INSEDIAMENTO ROMANO-BIZANTINO INDIVIDUATO A KIRYAT GAT, ISRAELE
Durante i lavori di costruzione di un nuovo quartiere a nord della città israeliana meridionale di Kiryat Gat, gli archeologi dell’Israel Antiquities Authority hanno scoperto il più grande insediamento romano-bizantino della zona. Include una “cantina” per la preparazione del vino, un completo laboratorio della ceramica e quello che sembra essere un monastero con un elaborato pavimento a mosaico simmetrico lungo la navata principale con un’iscrizione in greco.
Secondo i co-direttori degli scavi, Shira Lifshitz e Maayan Margulis, non si tratta di una dedica, ma di una citazione biblica tratta da Deuteronomio 28:6: “Benedetto sarai quando entri e benedetto sarai quando esci”.
Altri elementi del pavimento musivo includono alcune croci e leoni, uccelli che probabilmente sono colombe e una raffigurazione di un’anfora, un tipico contenitore usato nell’antichità per conservare vino, olio o altre derrate. Si possono anche distinguere fiori e motivi geometrici. La citazione biblica è al centro.
Il mosaico non è completo: gli elementi sopra menzionati sono solo quelli inconfondibili mentre la parte posteriore del leone è distrutta.
Secondo Michael Eisenberg, archeologo ed esperto di chiese bizantine, la depressione presente nel pavimento del monastero che potrebbe avere due possibili usi, molto probabilmente era semplicemente un punto per raccogliere acqua e sporcizia durante la pulizia del pavimento ma, in alternativa, potrebbe essere stato il posto dove mettere un grande contenitore.
In modo unico nell’archeologia israeliana, secondo la Lifshitz, i motivi nel tappeto a mosaico includono sezioni che presentano gruppi di tessere molto piccole che avrebbero dovuto essere posizionate con molta delicatezza. Le tessere in un dato mosaico sono solitamente molto simili in termini di dimensioni.
Le dimensioni dell’insediamento devono ancora essere stabilite. Gli scavi sono agli inizi, dice Margulis, e finora gli archeologi hanno individuato i resti di almeno 10 edifici, tra cui quello con un torchio per il vino, un magazzino e il monastero, ma non hanno ancora iniziato a ricercare seriamente il resto della la zona residenziale.
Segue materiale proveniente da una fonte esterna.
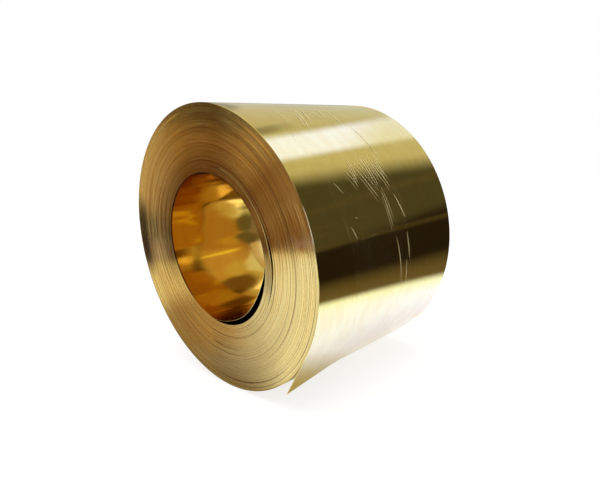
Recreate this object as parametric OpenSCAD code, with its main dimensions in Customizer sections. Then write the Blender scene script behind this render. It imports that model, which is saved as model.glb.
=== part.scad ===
// Coil of polished brass strip, held shut by a band of clear film.
// The origin is under the middle of the coil, on the surface that it lies on.
// +X runs along the axis of the coil, from the end that shows the loose strip to the other end.

/* [Strip] */
// Width of the strip, which is how long the coil is
strip_w = 400; // [200:10:600]
// Thickness of the strip
strip_t = 1; // [0.8:0.1:1.6]

/* [Winding] */
// Diameter of the mandrel that the strip was wound on
bore_d = 300; // [250:10:508]
// Turns of strip in the coil
turns = 134; // [90:1:180]
// How far the bore lies to the side of the middle of the outside
bore_side = 4.5; // [0:0.5:6]
// How far the bore lies above the middle of the outside
bore_up = 7.5; // [0:0.5:9]
// Turns that lie flush together before the next step on an end
turns_a_step = 4; // [3:1:8]
// Depth of the steps, which is how far the turns wander along the axis
step_depth = 1.2; // [0.4:0.2:3]

/* [Loose inner end] */
// Widest gap behind the innermost turn, which has sprung inwards
spring_gap = 11.5; // [5:0.5:16]
// Direction of the widest part of that gap, seen along +X from +Y
spring_mid = 230; // [200:5:260]
// Part of the circle that the sprung stretch covers
spring_span = 110; // [90:5:120]

/* [Slit between turns] */
// Widest opening of the slit
slit_w = 4; // [1:0.5:6]
// Turns of strip inside the slit
slit_turns = 21; // [12:1:40]
// Direction of the widest part of the slit
slit_mid = 163; // [140:1:180]
// Part of the circle that the slit covers
slit_span = 120; // [80:5:150]

/* [Outer end] */
// Direction of the cut end of the strip, seen along +X from +Y
tail_end = 235; // [215:1:250]
// Length of strip that stands off the coil at the free corner
tail_free = 109; // [70:1:130]
// Length of strip that stands off the coil under the film
tail_held = 57; // [20:1:65]

/* [Film band] */
// Distance of the film from the near end
film_from_end = 80; // [40:1:120]
// Width of the film
film_w = 180; // [60:1:260]
// Thickness of the layers of film together
film_t = 0.6; // [0.2:0.1:1]
// Air between the film and the strip
film_air = 0.1; // [0.1:0.1:0.3]

/* [Hidden] */
$fn = 180;
through = 1;
bore_r = bore_d / 2;
outer_r = bore_r + turns * strip_t;
build = outer_r - bore_r;
step_r = turns_a_step * strip_t;
steps = ceil(build / step_r);
coil_l = strip_w + step_depth;
film_in_r = outer_r + film_air;
film_out_r = film_in_r + film_t;
// Where the outermost turn becomes the loose end, it starts inside the turn below
tail_root = 3;
tail_bury = 0.6 * strip_t;
tail_skim = 0.1 * strip_t;
// The cut corners are worn back a little from the edges of the strip
tail_trim = 0.4 * strip_t;

// The middle of a turn moves from the bore's middle to the outside's, turn by turn
function turn_mid(r) = [bore_side, bore_up] * (outer_r - r) / build;
// Each step of turns sits at one of three levels along the axis
function step_level(i) = i >= steps - 1 ? 0 : round(1 + 1.2 * sin(i * 137.5)) / 2;
function step_in_r(i) = bore_r + i * step_r;
function step_out_r(i) = min(outer_r, bore_r + (i + 1) * step_r);

// A circle that meets a circle of radius r at both ends of a span, and passes its middle at radius m
function bow_shift(r, m, span) = (m * m - r * r) / (2 * (m - r * cos(span / 2)));
function towards(a) = [cos(a), sin(a)];

module disc(r, mid) {
    translate(mid) circle(r = r);
}

// A circle through the ends of a span of the circle r round the bore, and through radius m at its middle
module bow_disc(r, m, span, mid) {
    shift = bow_shift(r, m, span);
    disc(m - shift, [bore_side, bore_up] + shift * towards(mid));
}

module turn_step(i) {
    difference() {
        disc(step_out_r(i), turn_mid(step_out_r(i)));
        if (i > 0) disc(step_in_r(i), turn_mid(step_in_r(i)));
    }
}

// What the ends lose where a step of turns sits back from them
module end_steps() {
    for (i = [0 : steps - 1]) {
        near_cut = step_depth * step_level(i);
        far_cut = step_depth - near_cut;
        if (near_cut > 0)
            translate([0, 0, -through]) linear_extrude(through + near_cut) turn_step(i);
        if (far_cut > 0)
            translate([0, 0, coil_l - far_cut]) linear_extrude(through + far_cut) turn_step(i);
    }
}

// The space inside the innermost turn, which bows inwards over its sprung stretch
module clear_bore() {
    intersection() {
        disc(bore_r, [bore_side, bore_up]);
        bow_disc(bore_r, bore_r - spring_gap, spring_span, spring_mid);
    }
}

module spring_space() {
    difference() {
        disc(bore_r + strip_t, [bore_side, bore_up]);
        bow_disc(bore_r + strip_t, bore_r + strip_t - spring_gap, spring_span, spring_mid);
    }
}

module slit() {
    slit_r = bore_r + slit_turns * strip_t;
    difference() {
        bow_disc(slit_r, slit_r + slit_w, slit_span, slit_mid);
        disc(slit_r, [bore_side, bore_up]);
    }
}

module wound_turns() {
    difference() {
        cylinder(r = outer_r, h = coil_l);
        translate([0, 0, -through]) linear_extrude(coil_l + 2 * through) {
            clear_bore();
            spring_space();
            slit();
        }
        end_steps();
    }
}

// Length of strip that stands off the coil, at distance x from the near end
function tail_len(x) = tail_held + (tail_free - tail_held) * max(0, 1 - x / film_from_end);

// The loose strip seen from its edge: buried root, where it leaves the coil, and cut end
function tail_line(len, depth) =
    let (leave = tail_end - len / outer_r * 180 / PI)
    let (out = towards(leave), along = [-sin(leave), cos(leave)])
    [
        (outer_r - tail_bury) * towards(leave - tail_root) - depth * out,
        (outer_r - tail_skim - depth) * out,
        (outer_r - tail_skim - depth) * out + len * along
    ];
function tail_section(x) = concat(tail_line(tail_len(x), 0), reverse(tail_line(tail_len(x), strip_t)));
function reverse(list) = [for (i = [len(list) - 1 : -1 : 0]) list[i]];

// The end of the outermost turn, straight where it leaves the coil and most lifted at its near corner
module tail() {
    corner_stations = 8;
    corner_xs = [for (i = [0 : corner_stations]) max(tail_trim, film_from_end * i / corner_stations)];
    xs = concat(corner_xs, [strip_w - tail_trim]);
    n = len(tail_section(0));
    points = [for (x = xs, p = tail_section(x)) [p[0], p[1], x]];
    sides = [for (j = [0 : len(xs) - 2], i = [0 : n - 1], half = [0, 1])
        let (a = j * n + i, b = j * n + (i + 1) % n)
        half == 0 ? [a, b + n, b] : [a, a + n, b + n]];
    near_cap = [for (i = [0 : n - 1]) i];
    far_cap = [for (i = [n - 1 : -1 : 0]) (len(xs) - 1) * n + i];
    polyhedron(points, concat([near_cap], sides, [far_cap]));
}

// A circle drawn out to a peak over the strip's cut end, as a band lies that is stretched over both
module stretched_over(r, peak_r, peak_a) {
    half = acos(r / peak_r);
    circle(r = r);
    polygon([[0, 0], r * towards(peak_a - half), peak_r * towards(peak_a), r * towards(peak_a + half)]);
}

module brass_strip_coil() {
    color([0.80, 0.62, 0.27]) lying() {
        wound_turns();
        tail();
    }
}

module clear_film_band() {
    held_end_r = norm([outer_r, tail_held]);
    held_end_a = tail_end - tail_held / outer_r * 180 / PI + atan(tail_held / outer_r);
    color([0.86, 0.87, 0.82, 0.4]) lying() translate([0, 0, film_from_end]) linear_extrude(film_w)
        difference() {
            stretched_over(film_out_r, held_end_r + 2 * film_air + film_t, held_end_a);
            stretched_over(film_in_r, held_end_r + 2 * film_air, held_end_a);
        }
}

// Lays the coil on its side, with its near end towards -X
module lying() {
    translate([-coil_l / 2, 0, film_out_r]) rotate([90, 0, 90]) children();
}

brass_strip_coil();
clear_film_band();
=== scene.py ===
# %% [markdown]
# A coil of polished brass strip lies on its side on a pale floor. The strip is 1 mm thick and 400 mm
# wide. It is wound 133 times round a 300 mm bore, so a cut through the wall meets 134 layers at most.
# Its inner end has sprung loose, its outer end stands off the coil, and a band of clear film holds it
# down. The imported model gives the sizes. The pieces made here show what the plain solid can't: the
# single turns on the ends, the loose sheets, the folded film and the way that bright rolled brass
# mirrors a room.

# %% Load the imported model
import bmesh
import bpy
import math
import numpy as np
from functools import partial
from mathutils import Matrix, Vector


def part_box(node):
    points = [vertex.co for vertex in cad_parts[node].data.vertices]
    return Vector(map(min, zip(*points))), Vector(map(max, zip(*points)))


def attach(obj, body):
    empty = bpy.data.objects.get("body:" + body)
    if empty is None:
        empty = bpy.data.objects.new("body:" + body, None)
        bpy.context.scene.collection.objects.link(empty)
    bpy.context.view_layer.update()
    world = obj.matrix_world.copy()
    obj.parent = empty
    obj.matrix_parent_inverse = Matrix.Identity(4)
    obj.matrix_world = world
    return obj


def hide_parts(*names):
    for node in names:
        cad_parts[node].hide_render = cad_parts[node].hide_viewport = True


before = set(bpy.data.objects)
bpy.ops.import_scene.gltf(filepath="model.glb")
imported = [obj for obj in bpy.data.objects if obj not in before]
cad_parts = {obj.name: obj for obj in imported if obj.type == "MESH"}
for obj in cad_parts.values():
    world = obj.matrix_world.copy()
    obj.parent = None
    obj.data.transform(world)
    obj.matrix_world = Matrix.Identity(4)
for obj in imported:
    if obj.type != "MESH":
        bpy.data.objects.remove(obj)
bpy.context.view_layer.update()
MM = 0.001

# %% [markdown]
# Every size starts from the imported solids. The coil's own box gives its length, its outer radius and
# the height of its middle, so the looks follow the model if it is packed again at another size. The
# rest are sizes of the winding: strip thickness, bore, and where the two ends of the strip are.
# Angles are in degrees, seen along +X: they start at +Y and turn towards +Z.

# %% Sizes of the coil
coil_low, coil_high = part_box("brass_strip_coil")
NEAR_X, FAR_X = coil_low.x, coil_high.x
COIL_L = FAR_X - NEAR_X
OUTER_R = (coil_high.y - coil_low.y) / 2
MIDDLE_Z = coil_high.z - OUTER_R
STRIP_T = 1.0 * MM
BORE_R = 150.0 * MM
BORE_SHIFT = np.array([4.5, 7.5]) * MM          # the bore's middle, from the outside's middle
INNER_END = 184.0
SPRUNG_TO = 285.0                               # where the sprung turn meets the pack again
OUTER_END = 235.0
TURNS = 133 + (OUTER_END - INNER_END) / 360
PITCH = (OUTER_R - STRIP_T - BORE_R) / TURNS
print(f"coil {COIL_L:.4f} m long, radius {OUTER_R:.4f} m, {TURNS:.2f} turns, {PITCH / MM:.4f} mm apart")

# %% [markdown]
# The camera comes first, because every surface here is a mirror and its look depends on where the
# viewer stands. The place, turn and lens were fitted to the outlines of the two ends of the coil.
# The frame is cut from the side of a wider picture, which is what the shift stands for.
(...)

La differenza principale tra una chiesa antica e un monastero antico è che la chiesa è una semplice sala di culto, mentre il monastero include una sala di culto e gli ambienti per l’alloggio e i servizi. Accanto alla sala di culto, hanno identificato uno spazio abbastanza grande che pensano possa essere il refettorio.
Secondo Margulis, sebbene non possa essere stato occupato consecutivamente, l’insediamento nel sito risale ad almeno 6.000 anni fa, al Calcolitico ma l’occupazione è stata consecutiva solo a partire dal primo periodo romano, il I secolo d.C., e per tutto il periodo bizantino. Infatti, gli archeologi hanno rilevato segni di due fasi di costruzione nel contesto del quartiere del chiostro: uno strato precedente (romano) e uno successivo (bizantino). Lo scavo si concentra sull’area del periodo bizantino, durante la quale l’insediamento si è espanso.
Il presunto monastero risale al V/VI secolo: nella sua struttura hanno trovato vasi, monete, i frammenti di un presbiterio in marmo, vasi di metallo e splendido vetro prezioso, che probabilmente sarebbe stato prodotto localmente, essendo questa una delle poche fonti della sabbia speciale di cui i Romani avevano bisogno per la loro vetreria.
Finora sono state scoperte due piccole brocche di vetro intatte, probabilmente progettate per contenere liquidi preziosi. Un altro grazioso manufatto, anche se in frammenti, è un piccolo vaso di ceramica con un volto umano.
Un’ulteriore prova della produzione locale di ceramica sono i vasi deformi: gli scarti della lavorazione. Tra gli altri manufatti ceramici, per gli abitanti del villaggio, nel laboratorio si stavano realizzando le cosiddette “giare di Gaza”, un tipo di anfora caratteristico del territorio usato per esportare liquidi nel bacino del Mediterraneo. Durante l’indagine archeologica, è stato individuato anche un magazzino dove erano stati accatastati i vasi.
Il torchio da vino che hanno scoperto mostra enormi segni di utilizzo e riparazione: perfino le stanze di fermentazione e il tino di raccolta avevano pavimenti a mosaico con iscrizioni in greco, colorati di blu e bianco, con istruzioni per gli utilizzatori del torchio, pareti intonacate di bianco e colorate con motivi di colore rosso.
I lavori di scavo archeologico a Kiryat Gat, tutela e valorizzazione dell’area, proseguiranno alacremente prevedendo altre sorprese in futuro.